1 of 7 | Posted by slutty_whore | Posted on January 7, 2009 10:00 AM
After watching this episode, I was ready to take the show off my DVR list (despite all the McClusky time). It was a LOT funnier seen through your eyes. Thanks!
2 of 7 | Posted by fire@will | Posted on January 7, 2009 10:58 AM
recap was def funnier than the ep, but I am hanging in there.
3 of 7 | Posted by Donna Martin Graduates! | Posted on January 7, 2009 11:58 AM
My favorite part of your recap:
"Also, Bob should only be allowed to wear speedos. Along with Carlos. And Mike. While they wrestle. Oh, my, I'm sorry about that."
4 of 7 | Posted by Mr Dangerous | Posted on January 7, 2009 12:41 PM
Really, the only thing that saved this episode for me was the Susan/Lee storyline. The rest were meh. Honestly, I do NOT see the point of having McCluskey and Roberta in the episode if all they're going to do is sit around and wait at a freaking doctor's office and then give up. That was ludicrous.
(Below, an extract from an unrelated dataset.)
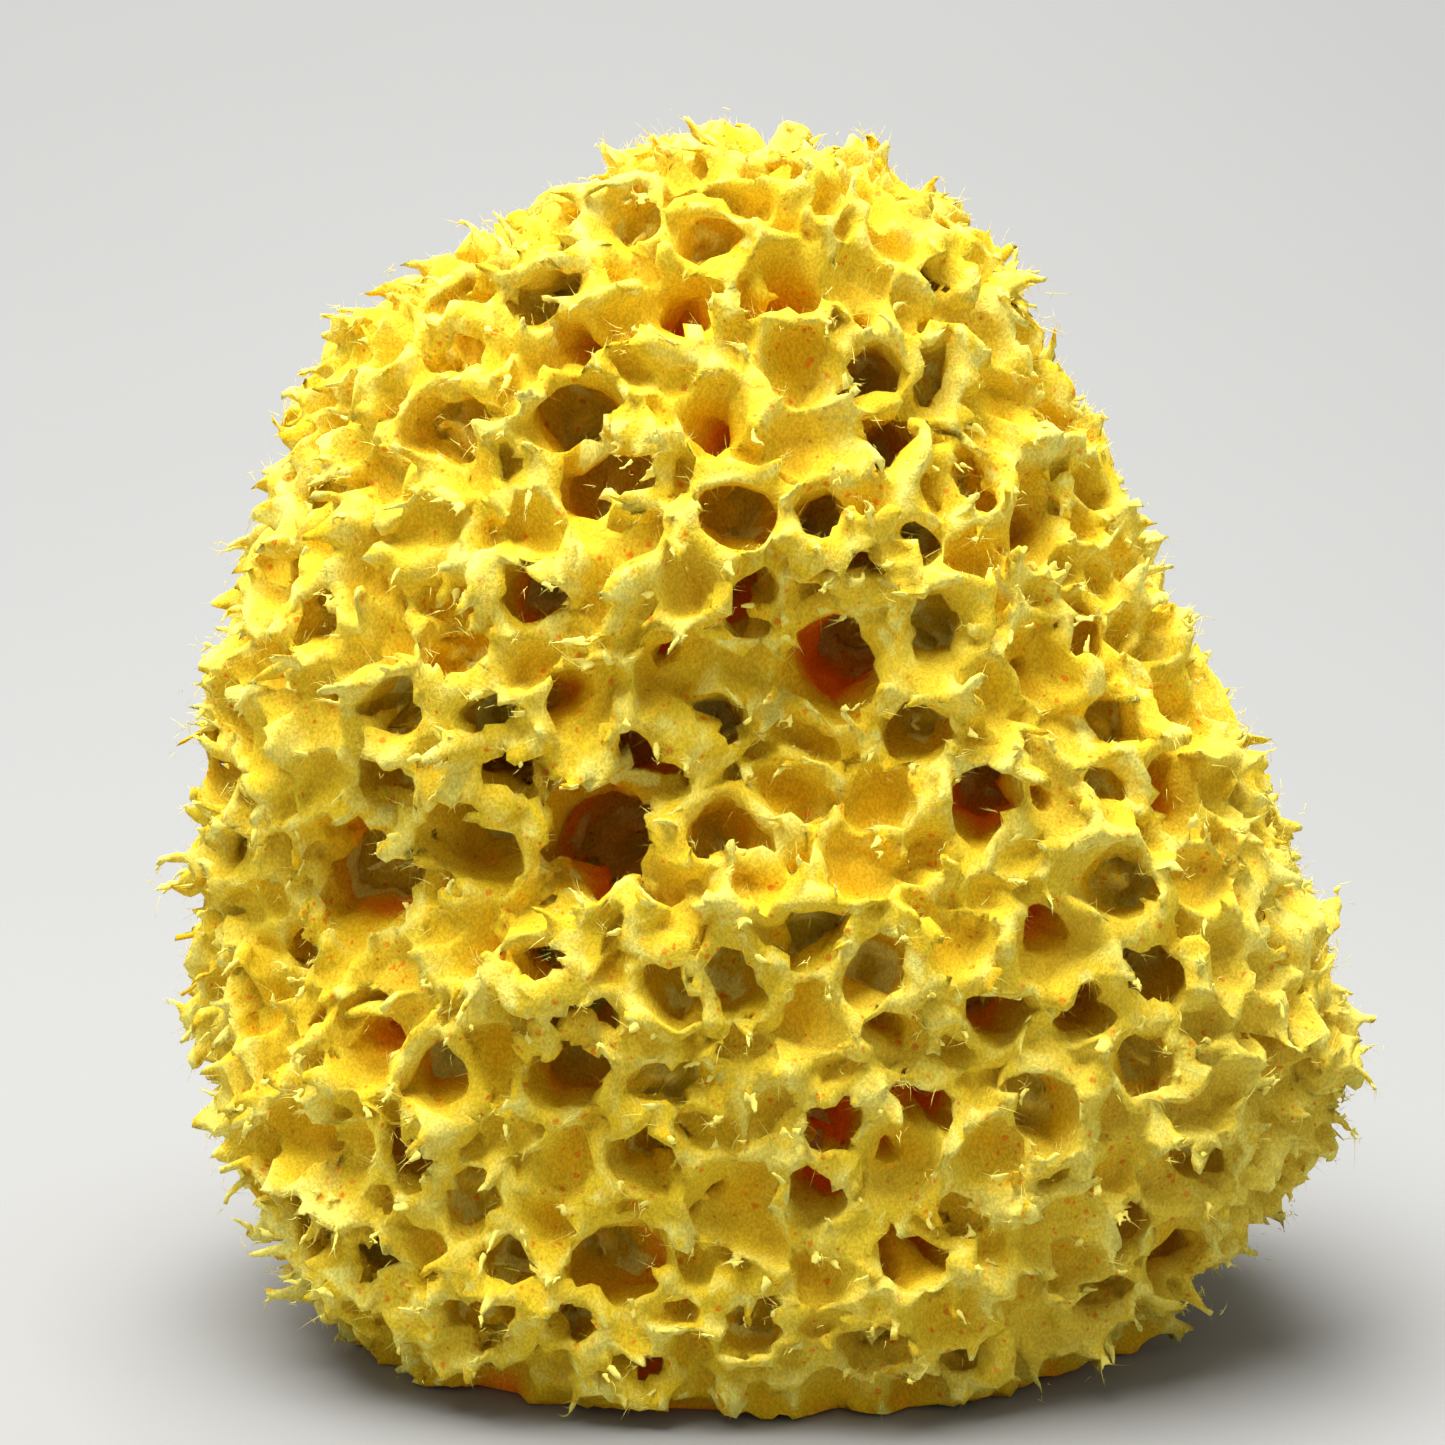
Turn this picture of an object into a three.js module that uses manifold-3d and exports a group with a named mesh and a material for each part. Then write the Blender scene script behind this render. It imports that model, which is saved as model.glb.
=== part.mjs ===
// A natural honeycomb bath sponge, in millimetres.
//
// It grew as one piece and was trimmed flat underneath, so it is one solid: a lumpy, nearly
// upright boulder whose skin is riddled with round openings. A broad crease crosses its front,
// and the widest and deepest openings lie along that crease.
//
// +Z is up, -Y is the front and +X is to the right of it. The origin is on the trimmed face,
// under the middle of the bounding box.
import * as THREE from "three";
import { ImprovedNoise } from "three/addons/math/ImprovedNoise.js";
import { mergeVertices } from "three/addons/utils/BufferGeometryUtils.js";
import Module from "manifold-3d";

const { clamp, lerp, seededRandom, smoothstep } = THREE.MathUtils;

// Driving dimensions: the box that the solid fills.
const WIDTH = 147;
const DEPTH = 114;
const HEIGHT = 157;

// Outline of the whole body: its reach to each side, every 15 degrees of climb from the
// underside to the crown. What lies below zero is trimmed away.
//   up, left, right, front, back
const OUTLINE = [
  [-14, -4, -4, 0, 0],
  [-13, -33, 26, -27, 25],
  [-8, -52, 44, -43, 39],
  [5, -62, 54, -52, 48],
  [22, -69, 63, -56, 54],
  [42, -73, 73, -58, 57],
  [66, -74, 66, -57, 57],
  [91, -71, 55, -53, 54],
  [113, -65, 44, -48, 49],
  [131, -55, 38, -41, 42],
  [145, -41, 31, -31, 33],
  [154, -21, 16, -16, 18],
  [156, -5, -5, 0, 0],
];
const PLAN_SQUARENESS = 2.5; // 2 is an ellipse seen from above, more is squarer
const SKIN_DETAIL = 9; // subdivisions of each icosahedron edge

// Lumps of the skin: the size of each kind and how far it stands in or out.
const LUMPS = [
  { size: 34, height: 4.5 },
  { size: 15, height: 3.2 },
  { size: 7, height: 2.4 },
];

// Creases in the front: a line of [across, up] points, how deep the crease is and how wide.
const CREASES = [
  { line: [[-58, 60], [-46, 66], [-22, 75], [-4, 82], [7, 91]], depth: 9, reach: 8 },
  { line: [[-4, 78], [24, 74]], depth: 4, reach: 6 },
  { line: [[20, 51], [40, 51]], depth: 3.5, reach: 6 },
  { line: [[13, 128], [16, 117]], depth: 3, reach: 5 },
];

// The wider openings of the front face: [across, up, radius, depth].
const FRONT_OPENINGS = [
  // crown
  [-36, 141, 3, 6], [-28, 138, 3.5, 9], [-17, 146, 2.5, 5], [-7.5, 143, 2.5, 7],
  [25, 138, 2.5, 7], [-40, 131, 3.5, 9],
  // upper left
  [-39, 120, 4.4, 10], [-23.5, 121.5, 4, 14], [-20, 114, 4, 15], [-3, 110.5, 3.2, 14],
  [-28, 101, 2.5, 15], [-57, 112, 3, 7], [-36.5, 94.5, 2.5, 9], [-44.5, 86.5, 2.8, 10],
  [-32, 87, 2.3, 10], [-55, 97, 2.6, 7],
  // upper right
  [13.5, 126, 3, 12], [15.5, 118.5, 2.8, 18], [25, 126, 3.2, 8], [28.5, 113.5, 2.3, 10],
  [7, 110, 3, 17], [13, 104.5, 2.5, 13], [20.5, 107.5, 2.4, 12], [21, 96, 3, 10],
  [40, 95, 2.8, 10], [16, 84.5, 3.1, 11], [42.5, 85, 3, 7],
  // along the crease
  [-0.5, 99, 2.8, 22], [7, 91, 4, 26], [-6, 84.5, 2.5, 13], [-12.5, 80, 3.8, 26],
  [-20, 73.5, 6, 32], [-28, 79, 3.2, 24], [-4.5, 73.5, 3, 13], [-34, 71, 4.5, 14],
  [-47, 65, 6, 16], [-44.5, 77, 3.5, 11], [25, 76, 2.8, 20],
  // middle
  [-55.5, 55.5, 2.4, 11], [-65, 51, 2.4, 8], [-67, 74.5, 2.6, 7], [-66, 66, 2.4, 7],
  [4, 61.5, 3.8, 9], [-3, 56, 2.5, 10], [-10, 55.5, 2.3, 9], [12.5, 57.5, 2.6, 10],
  [-25, 58.5, 2.3, 13], [42, 78, 2.6, 8], [43.5, 65.5, 3.6, 8], [27.5, 51, 2.8, 17],
  [37, 50.5, 2.4, 15], [46, 54, 3.3, 11],
  // lower left
  [-19.5, 50.5, 2.4, 12], [-21.5, 44.5, 3.2, 15], [-36, 43.5, 2.4, 13], [-40, 32.5, 2.8, 13],
  [-33, 28.5, 3.2, 7], [-13.5, 33.5, 3, 13], [-47, 20, 3, 13], [-29, 21, 2.4, 9],
  [-16.5, 20.5, 4, 13], [-22, 13.5, 2.4, 11], [-1.5, 14, 2.9, 8], [-15.5, 7, 2.4, 15],
  [-56, 20, 5, 9], [-35, 13, 4, 11], [-11, 43.5, 3.2, 6],
  // lower right
  [8, 38, 2.5, 19], [17.5, 40.5, 2.3, 19], [5.5, 31, 2.4, 19], [32, 39.5, 3, 7],
  [44.5, 45, 3.2, 9], [52.5, 29, 3, 11], [16.5, 22.5, 2.7, 13], [42, 23, 2.3, 15],
  [41, 13, 2.4, 9], [13, 9.5, 3.2, 7], [24, 8, 2.8, 7],
];

// Openings of the other sides are spread evenly, in the proportions seen on the front.
const OTHER_OPENINGS = 116; // over the whole body, before those in front are left out
const OTHER_RADIUS = [2.3, 5];
const OTHER_DEPTH_PER_RADIUS = [2.4, 5];
const FRONT_LIMIT = -0.4; // a direction further forward than this is the front's
const PLAIN_FOOT = 22; // no opening this near the middle of the foot
const GOLDEN_ANGLE = Math.PI * (3 - Math.sqrt(5));

const MOUTH_FLARE = 1.3; // an opening is this much wider at the skin than in its depth
const OVERSHOOT = 5; // how far an opening's cutter stands out of the skin
const AXIS_MIX = 0.45; // 0 bores straight back, 1 bores square to the skin

const wasm = await Module();
wasm.setup();
const noise = new ImprovedNoise();

// A closed solid from a geometry, whose shared corners are merged first.
function solidFrom(geometry) {
  const bare = geometry.clone();
  bare.deleteAttribute("normal");
  bare.deleteAttribute("uv");
  const merged = mergeVertices(bare, 1e-4);
  return new wasm.Manifold(
    new wasm.Mesh({
      numProp: 3,
      vertProperties: new Float32Array(merged.attributes.position.array),
      triVerts: new Uint32Array(merged.index.array),
    }),
  );
}

// The geometry of a finished solid.
function geometryFrom(solid) {
  const mesh = solid.getMesh();
  const geometry = new THREE.BufferGeometry();
  geometry.setAttribute("position", new THREE.BufferAttribute(mesh.vertProperties, 3));
  geometry.setIndex(new THREE.BufferAttribute(mesh.triVerts, 1));
  geometry.computeVertexNormals();
  return geometry;
}

const sideCurve = new THREE.CatmullRomCurve3(
  OUTLINE.map(([up, left, right]) => new THREE.Vector3(left, right, up)),
);
const faceCurve = new THREE.CatmullRomCurve3(
  OUTLINE.map(([up, , , front, back]) => new THREE.Vector3(front, back, up)),
);
for (const curve of [sideCurve, faceCurve]) curve.curveType = "catmullrom";

// The smooth body's point in a direction from its middle.
function outlinePoint(direction) {
  const climb = Math.acos(clamp(-direction.z, -1, 1)) / Math.PI;
  const { x: left, y: right, z: up } = sideCurve.getPoint(climb);
  const { x: front, y: back } = faceCurve.getPoint(climb);
  const level = Math.hypot(direction.x, direction.y) || 1;
  const across = direction.x / level;
  const along = direction.y / level;
  const power = PLAN_SQUARENESS;
  const reach = (Math.abs(across) ** power + Math.abs(along) ** power || 1) ** (-1 / power);
  return new THREE.Vector3(
    (left + right) / 2 + (across * reach * (right - left)) / 2,
    (front + back) / 2 + (along * reach * (back - front)) / 2,
    up,
  );
}

// How far the lumps push the skin out at a point.
function lumpAt({ x, y, z }) {
  return LUMPS.reduce(
    (sum, { size, height }, layer) =>
      sum + height * noise.noise(x / size + 9 * layer, y / size, z / size),
    0,
  );
}

// Distance in the front view from a point to a line of [across, up] points.
function distanceToLine(point, line) {
  const here = new THREE.Vector3(point.x, 0, point.z);
  const nearest = new THREE.Vector3();
  let least = Infinity;
  for (let i = 1; i < line.length; i += 1) {
    const [from, to] = [line[i - 1], line[i]].map(([x, z]) => new THREE.Vector3(x, 0, z));
    new THREE.Line3(from, to).closestPointToPoint(here, true, nearest);
    least = Math.min(least, here.distanceTo(nearest));
  }
  return least;
}

// How far the creases push the front of the skin in at a point.
function creaseAt(point) {
  const facing = smoothstep(-point.y, 5, 30);
  return CREASES.reduce(
    (sum, { line, depth, reach }) =>
      sum + facing * depth * Math.exp(-((distanceToLine(point, line) / reach) ** 2)),
    0,
  );
}

// The skin before anything is bored in it: a closed mesh that fills the driving box.
function makeSkin() {
  const geometry = new THREE.IcosahedronGeometry(1, SKIN_DETAIL);
  const position = geometry.attributes.position;
  const direction = new THREE.Vector3();
  for (let i = 0; i < position.count; i += 1) {
    direction.fromBufferAttribute(position, i).normalize();
    const point = outlinePoint(direction);
    point.addScaledVector(direction, lumpAt(point));
    point.y += creaseAt(point);
    position.setXYZ(i, point.x, point.y, point.z);
  }
  geometry.computeBoundingBox();
  const { min, max } = geometry.boundingBox;
  geometry.translate(-(min.x + max.x) / 2, -(min.y + max.y) / 2, 0);
  return geometry.scale(WIDTH / (max.x - min.x), DEPTH / (max.y - min.y), HEIGHT / max.z);
}

// The cutter of one opening: a tapering round plug from outside the skin down to its floor.
function openingCutter({ mouth, inward, radius, depth, bend }) {
  const length = depth + OVERSHOOT;
  const sides = radius < 3.2 ? 6 : 8;
  const steps = radius < 5 ? 1 : 2;
  const plug = new THREE.CylinderGeometry(radius * MOUTH_FLARE, radius * 0.8, length, sides, steps);
  plug.rotateY(bend * Math.PI);
  plug.translate(0, OVERSHOOT - length / 2, 0);
  const outward = inward.clone().negate();
  const turn = new THREE.Quaternion().setFromUnitVectors(new THREE.Vector3(0, 1, 0), outward);
  const place = new THREE.Matrix4().compose(mouth, turn, new THREE.Vector3(1, 1, 1));
  return solidFrom(plug.applyMatrix4(place));
}

// Where a ray meets the body, and the way an opening runs in from there.
function openingOnRay(target, origin, towards) {
  const [hit] = new THREE.Raycaster(origin, towards).intersectObject(target);
  const inward = towards.clone().lerp(hit.face.normal.clone().negate(), AXIS_MIX).normalize();
  return { mouth: hit.point, inward };
}

function frontOpenings(target) {
  return FRONT_OPENINGS.map(([across, up, radius, depth], i) => {
    const origin = new THREE.Vector3(across, -2 * DEPTH, up);
    const place = openingOnRay(target, origin, new THREE.Vector3(0, 1, 0));
    return { ...place, radius, depth, bend: i / FRONT_OPENINGS.length };
  });
}

function otherOpenings(target) {
  const middle = new THREE.Vector3(0, 0, HEIGHT / 2);
  return Array.from({ length: OTHER_OPENINGS }, (_, i) => {
    const height = 1 - (2 * (i + 0.5)) / OTHER_OPENINGS;
    const level = Math.sqrt(1 - height * height);
    const angle = i * GOLDEN_ANGLE;
    const outward = new THREE.Vector3(level * Math.cos(angle), level * Math.sin(angle), height);
    if (outward.y < FRONT_LIMIT) return null;
    const origin = middle.clone().addScaledVector(outward, 2 * HEIGHT);
    const place = openingOnRay(target, origin, outward.clone().negate());
    const radius = lerp(...OTHER_RADIUS, seededRandom(2 * i + 1) ** 2);
    const depth = radius * lerp(...OTHER_DEPTH_PER_RADIUS, seededRandom(2 * i + 2));
    if (place.mouth.length() < PLAIN_FOOT) return null;
    return { ...place, radius, depth, bend: i / OTHER_OPENINGS };
  });
}

// The trimming box: everything above the foot.
function aboveFoot() {
  const size = 4 * HEIGHT;
  return solidFrom(new THREE.BoxGeometry(size, size, size).translate(0, 0, size / 2));
}

// The sponge: the trimmed body less its openings, as one solid over the middle of its foot.
function makeSponge() {
  const body = solidFrom(makeSkin()).intersect(aboveFoot());
  const target = new THREE.Mesh(geometryFrom(body));
  const openings = [...frontOpenings(target), ...otherOpenings(target)].filter(Boolean);
  const bored = body.subtract(wasm.Manifold.union(openings.map(openingCutter)));
  const [whole] = bored.decompose().sort((a, b) => b.volume() - a.volume());
  const geometry = geometryFrom(whole);
  geometry.computeBoundingBox();
  const middle = geometry.boundingBox.getCenter(new THREE.Vector3());
  return geometry.translate(-middle.x, -middle.y, 0);
}

const spongeYellow = new THREE.MeshStandardMaterial({
  color: 0xe6cf4a,
  roughness: 0.95,
  metalness: 0,
});

const sponge = new THREE.Mesh(makeSponge(), spongeYellow);
sponge.name = "sponge";

const part = new THREE.Group();
part.add(sponge);

export default part;
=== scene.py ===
"""Natural honeycomb bath sponge: its looks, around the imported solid.

The body is carved out of a copy of the solid: it is rounded, its skin is raised into ridges and
conules, the finer openings are sunk between them, and torn flaps grow out of the crests. A fringe
of teeth frays the flaps' edges, threads trail off the teeth and down covers the outer skin.
Everything rides on the one body of the frame.
"""
import math
import random

import bmesh
import bpy
import numpy as np
from bpy.props import (
    FloatProperty,
    FloatVectorProperty,
    IntProperty,
    PointerProperty,
)
from bpy.types import Operator, Panel, PropertyGroup
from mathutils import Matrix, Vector, noise
from mathutils.bvhtree import BVHTree
from mathutils.kdtree import KDTree


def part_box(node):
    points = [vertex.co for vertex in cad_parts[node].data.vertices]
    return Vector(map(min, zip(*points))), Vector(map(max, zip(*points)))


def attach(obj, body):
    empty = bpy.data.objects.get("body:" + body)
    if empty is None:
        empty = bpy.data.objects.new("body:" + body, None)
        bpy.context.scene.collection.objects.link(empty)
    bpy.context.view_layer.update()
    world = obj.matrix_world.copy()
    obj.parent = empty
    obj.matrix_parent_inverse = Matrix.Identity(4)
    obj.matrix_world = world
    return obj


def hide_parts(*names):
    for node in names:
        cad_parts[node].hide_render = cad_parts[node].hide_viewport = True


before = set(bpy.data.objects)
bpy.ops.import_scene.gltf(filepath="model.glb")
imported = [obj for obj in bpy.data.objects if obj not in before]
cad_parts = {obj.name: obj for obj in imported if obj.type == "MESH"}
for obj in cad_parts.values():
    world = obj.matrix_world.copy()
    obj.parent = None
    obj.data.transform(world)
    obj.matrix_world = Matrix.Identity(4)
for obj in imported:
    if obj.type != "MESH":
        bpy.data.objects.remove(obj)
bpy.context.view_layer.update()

bl_info = {
    "name": "Honeycomb Sponge",
    "version": (1, 0, 0),
    "blender": (4, 5, 0),
    "location": "View3D > Sidebar > Sponge",
    "description": "Carves a natural honeycomb bath sponge out of its plain solid",
    "category": "Object",
}

MM = 0.001
SOLID = "sponge"  # the node that the body replaces
BODY = "root"
LOW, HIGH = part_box(SOLID)
SIZE = HIGH - LOW
MIDDLE = (LOW + HIGH) / 2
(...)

However, I'm really looking forward to the 100th episode (this was the 98th). From what I understand, there's going to be a lot of old, familiar faces in that one.
5 of 7 | Posted by hypnotoad | Posted on January 7, 2009 4:38 PM
I'm only on the third page, but as one of the (only?) Gale Harold fans, I must say: if he had been in the gay club (I know there isn't any reason for him to be actually be there) I would have died.
6 of 7 | Posted by kelsey | Posted on January 9, 2009 11:17 PM
Omg, just had to sign in to say HILARIOUS recap!
LOVED the gay in a kimono listening to opera bit...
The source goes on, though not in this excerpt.